Fatturati ed empatia, chief executive e falegnami: il tradizionale confronto offerto dal Forum del legno a Milano non fornisce solo un’occasione di riflessione a metà di un anno dal doppio volto. Già, un 2016 che per il settore dell’arredo è iniziato in modo meno brillante di quello lasciato alle spalle, ma che ha vissuto un Salone del Mobile capace di infondere nuova fiducia con il boom di visitatori.
Sul palco dell’evento di ieri però ha attirato l’attenzione un’insolita armonia: si sono incontrati uomini e ambienti diversi, con le loro esperienze e i loro linguaggi, in cerca di soluzioni comuni che possano sospingere con maggiore efficacia il made in Italy in tutto il pianeta.
Si è visto un Oscar Farinetti inchinarsi agli imprenditori dell’arredo e confidare che sì, lui ha guardato a ciò che sanno fare loro per riuscire nell’avventura di Eataly. O finanza e aziende parlarsi con sempre meno pregiudizi: perché in entrambi i casi esistono realtà buone, accanto ad altre meno virtuose. E quando si incontrano, sanno rafforzare la missione della crescita, non formare (e far esplodere) le bolle che altrove ci hanno rovinato.
Lo racconta anche il linguaggio, appunto. Certo, ciò su cui si concentrano gli sguardi e l’ascolto è la raffica di stime per il futuro, il peso delle esportazioni, le prospettive che ogni mercato può tracciare. Ma c’è qualcosa che rimane oltre le slide, e sono le emozioni. Quelle che suscitano le creazioni delle imprese, se le sanno non solo realizzare, bensì anche raccontare.
Quelle che riescono ad arrivare a tutti e a smorzare le distanze, in un universo dove le distanze non dovrebbero contare.
Un assaggio si è avuto ieri in un momento clou del dibattito. Quando Giovanni Anzani della Poliform, che da sempre si presenta con un “Piacere, sono un falegname” nonostante le dimensioni della sua azienda, si è confrontato con il re degli investitori, Andrea Bonomi. Complice un terzo, per niente incomodo, Daniele Lago, accento e mentalità veneti: « Non ci aspettiamo niente, noi, siamo abituati a tirarci su le maniche e a pensare le cose belle, anzi la cosa straordinaria è che le facciamo».

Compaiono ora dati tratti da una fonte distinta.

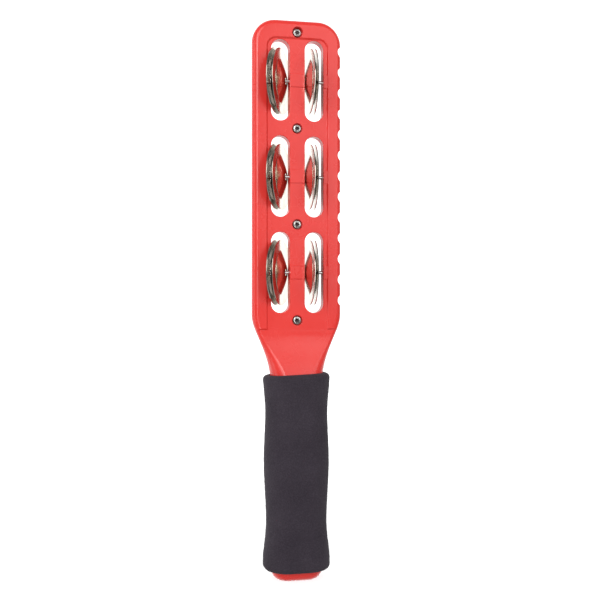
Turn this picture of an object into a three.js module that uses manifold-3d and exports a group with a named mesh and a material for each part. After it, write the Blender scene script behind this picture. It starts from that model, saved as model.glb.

Ci si attenderebbe da questo giovane imprenditore – presentato come “chief executive officer and head of design” dell’azienda - l’entusiasmo per il digitale, difatti puntuale arriva, ma più cara gli è la parola empatia. Quella che per un grande innamorato della bellezza e del lago di Como, Elio Fiorucci è l’unica risorsa per salvare il mondo. E sì, confida, gli piace avere la seconda community su Facebook dopo Ikea, e ancor di più il balzo in avanti del fatturato, ma il primo patrimonio è quello umano. Territorio su cui si incontrano anche Anzani e Bonomi, il falegname e l’investitore.
Roba da spazzare via tutto ciò che scorreva implacabile nelle sequenze de “Il capitale umano” . Film che non ci ha raccontato fandonie: c’è anche quello, e ha provocato, provoca mali terribili nell’economia e nella società.
Ma esiste anche il Paese della grande bellezza - senza ironie o autoflagellazioni - che si sa vedere come tale, che deve smettere un po’ di bisticciare e che ha il diritto di vedere al suo fianco una politica più accorta.
Che deve saper parlare inglese, senza vergognarsi di masticare brianzolo. O che più di tutto deve imparare a raccontarsi, prima di tutto a se stesso. Sempre meglio che litigare. E lasciarsi superare dagli altri che quella bellezza, non possono vederla neanche con il binocolo.